In case of multi-way clustering, it is not guaranteed that the covariance matrix is positive definite, in which case the resulting bootstrap test statistics are invalid. boottest() follows the implementation in STATA and deletes invalid tests statistics, and informs the user with a note.

## On the handling of missing values

boottest() retrieves both the design matrix $$X$$, the dependent variable $$y$$ and the cluster variables from the input object of type lm, fixest or felm. Because boottest() allows to add or delete clustering variables that are not employed in lm(), feols() and felm(), it may occur that a cluster variable is added in boottest() that is not included in the regression model, either as a cluster variable or covariate.

In this case, boottest by default deletes the respective rows in the dependent variable, design matrix and in the cluster variables. In consequence, estimation (in the modeling step) and inference (via boottest()) are done on a different sample. boottest() returns a warning.

This in turn has a consequence for the use of boottest() and modelsummary. boottest() simply calls the glance() methods for objects of types fixest, felm and lm from the broom package, and therefore, the number of observations reported via msummary() is the number of observations used in the modeling stage.

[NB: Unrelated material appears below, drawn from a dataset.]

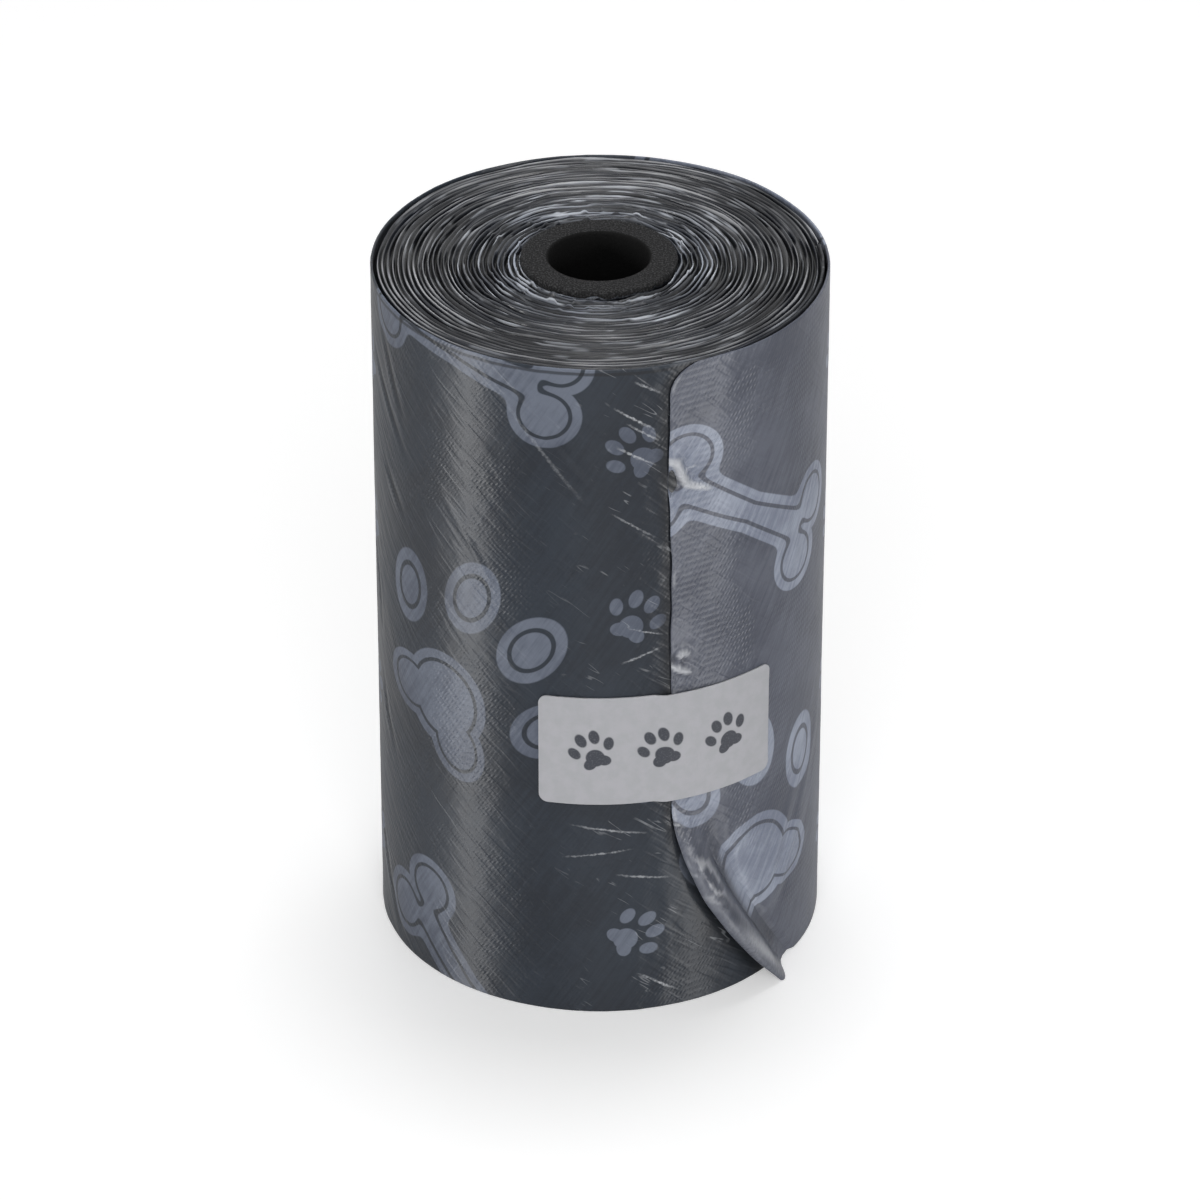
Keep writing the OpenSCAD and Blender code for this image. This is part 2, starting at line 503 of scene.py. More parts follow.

The default behavior of boottest() - to delete missings with a warning - can be set off via the na_omit function argument. If na_omit is set to FALSE, boottest() will not allow for missing values in the added cluster variables and throw an error.

## A note of caution

The feols() function from fixest introduces several useful formula shortcuts. E.g. one can fit several regressions at once. All these advanced formula tools are not supported in boottest(). boottest() tries to catch any use of advanced formulas, but might fail to return errors in some cases.